Dalam satu suku tidak boleh terjadi perkawinan atau dengan kata lain perkawinan hanya diperbolehkan dengan orang yang berbeda suku. Dan setelah perkawinan marapulai/ pengantin pria menetap di rumah istri (matrilokal).

Dalam suatu nagari di Minangkabau minimal terdiri atas empat suku yang terbagi atas bagian yang lebih kecil yang disebut dengan sakaum, saparuik, saibu. Pemimpin sebuah rumah tangga disebut tungganai, pemimpin kaum disebut mamak, dan pemimpin suku adalah penghulu yang bergelar datuak.

Dari keterangan di atas terlihat bahwa lelaki Minang berfungsi ganda yaitu sebagai mamak (dari kemenakannya /anak saudara perempuan) dan sebagai seorang ayah dari anak-anaknya. Pada masa lalu karena sistem matrilineal, seorang laki-laki Minang lebih dekat dengan kemenakannya yang merupakan anggota kaumnya, sedangkan di rumah istrinya ia hanya dianggap sebagai pendatang yang disebut urang sumando.

Sedangkan wanita di Minangkabau disebut Bundo Kanduang, yang artinya ibu sejati yang memiliki sifat keibuan dan kepemimpinan, karenanya wanita dalam sistem matrilineal mempunyai kedudukan yang penting dan menentukan dalam masyarakat, setiap sesuatu yang akan dilaksanakan dalam lingkungan kaum dan suku, suara dan pendapatnya haruslah didengar. (Departemen Pendidikan dan Kebudayaan Direktorat Jendral Kebudayaan, 1998: 5-7).

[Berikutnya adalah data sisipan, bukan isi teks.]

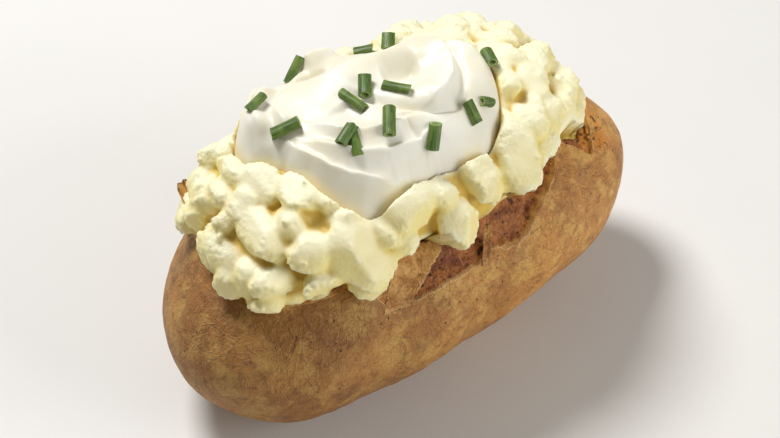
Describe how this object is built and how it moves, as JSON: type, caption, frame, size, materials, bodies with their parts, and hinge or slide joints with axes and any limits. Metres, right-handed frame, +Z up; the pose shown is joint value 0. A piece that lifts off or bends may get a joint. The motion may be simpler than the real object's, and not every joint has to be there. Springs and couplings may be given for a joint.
{
  "type": "baked potato",
  "caption": "Large baked potato torn open along the top, its fluffed flesh heaped out of the browned skin under a spoonful of sour cream with cut chives.",
  "frame": {"origin": "middle of the small flat spot underneath that the potato rests on", "axes": "+X along the potato toward the end where the heap is highest, -Y toward its front, +Z up"},
  "size_m": [0.15, 0.0814, 0.0947],
  "materials": {
    "browned_skin": "satin, finely mottled and wrinkled baked potato skin",
    "potato_flesh": "moist, soft and crumbly, light passes a little way in",
    "cream": "smooth soft gloss; chive lengths on it are satin green"
  },
  "bodies": {
    "root": {"jacket": "browned_skin", "flesh": "potato_flesh", "sour_cream": "cream"}
  },
  "joints": []
}
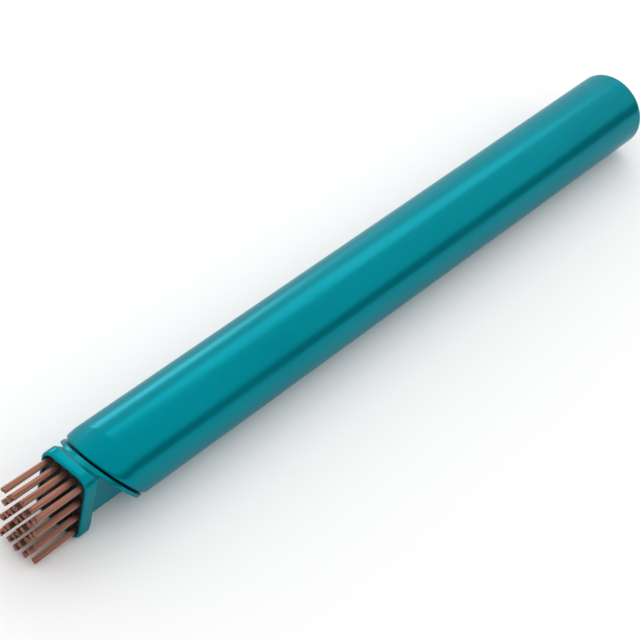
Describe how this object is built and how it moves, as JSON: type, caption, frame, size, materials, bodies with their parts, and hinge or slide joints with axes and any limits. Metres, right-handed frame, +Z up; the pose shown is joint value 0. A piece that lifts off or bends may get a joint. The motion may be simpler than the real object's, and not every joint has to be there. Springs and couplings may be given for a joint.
{
  "type": "club groove brush",
  "caption": "Pocket brush with a round hollow handle, slanted at the front, and a plug-in rectangular head of straight wire tufts.",
  "frame": {"origin": "centre of the footprint, on the surface that the handle lies on", "axes": "+X along the handle towards its closed back end, +Z up from the surface to the top of the slanted front, -Y towards the head's right side seen from behind"},
  "size_m": [0.175, 0.016, 0.016],
  "materials": {
    "teal_plastic": "gloss",
    "copper_wire": "satin"
  },
  "bodies": {
    "handle": {"handle_tube": "teal_plastic", "end_plug": "teal_plastic"},
    "head": {"brush_head": "teal_plastic", "tuft_1_1": "copper_wire", "tuft_1_2": "copper_wire", "tuft_1_3": "copper_wire", "tuft_1_4": "copper_wire", "tuft_1_5": "copper_wire", "tuft_2_1": "copper_wire", "tuft_2_2": "copper_wire", "tuft_2_3": "copper_wire", "tuft_2_4": "copper_wire", "tuft_3_1": "copper_wire", "tuft_3_2": "copper_wire", "tuft_3_3": "copper_wire", "tuft_3_4": "copper_wire", "tuft_3_5": "copper_wire", "tuft_4_1": "copper_wire", "tuft_4_2": "copper_wire", "tuft_4_3": "copper_wire", "tuft_4_4": "copper_wire", "tuft_5_1": "copper_wire", "tuft_5_2": "copper_wire", "tuft_5_3": "copper_wire", "tuft_5_4": "copper_wire", "tuft_5_5": "copper_wire", "tuft_6_1": "copper_wire", "tuft_6_2": "copper_wire", "tuft_6_3": "copper_wire", "tuft_6_4": "copper_wire", "tuft_7_1": "copper_wire", "tuft_7_2": "copper_wire", "tuft_7_3": "copper_wire", "tuft_7_4": "copper_wire", "tuft_7_5": "copper_wire"}
  },
  "joints": [
    {"name": "head_slide", "type": "slide", "parent": "handle", "child": "head", "axis": [-1, 0, 0], "range_m": [0, 0.025]}
  ]
}
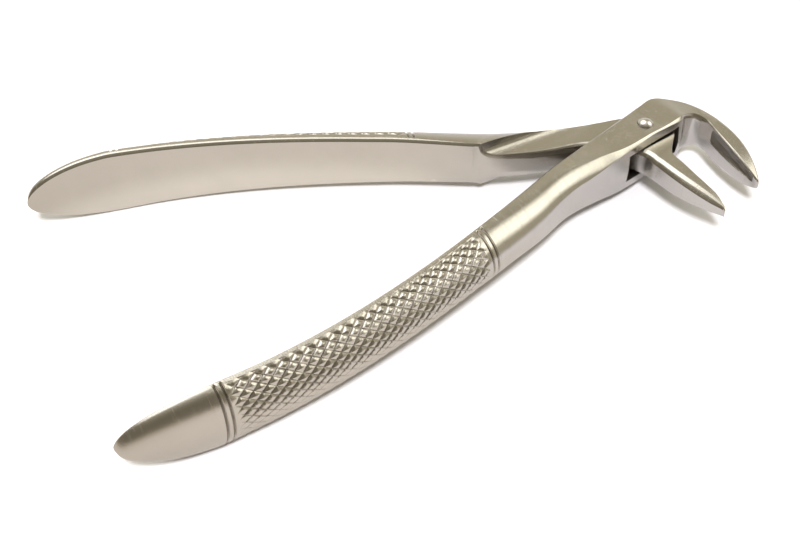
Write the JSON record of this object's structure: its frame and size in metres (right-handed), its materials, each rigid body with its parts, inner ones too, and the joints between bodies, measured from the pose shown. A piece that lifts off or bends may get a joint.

Pada masa sekarang hubungan mamak kemenakan sudah mulai merenggang, seorang ayah lebih dekat dengan keluarga istrinya dibanding dengan kaumnya, hal ini disebabkan sistem pemerintahan yang tidak lagi berdasarkan adat sehingga hubungan anatar kaum mulai pudar dan tradisi merantau orang Minangkabau sendiri. Begitu juga dengan peranan Bundo Kanduang yang lambat laun meghilang.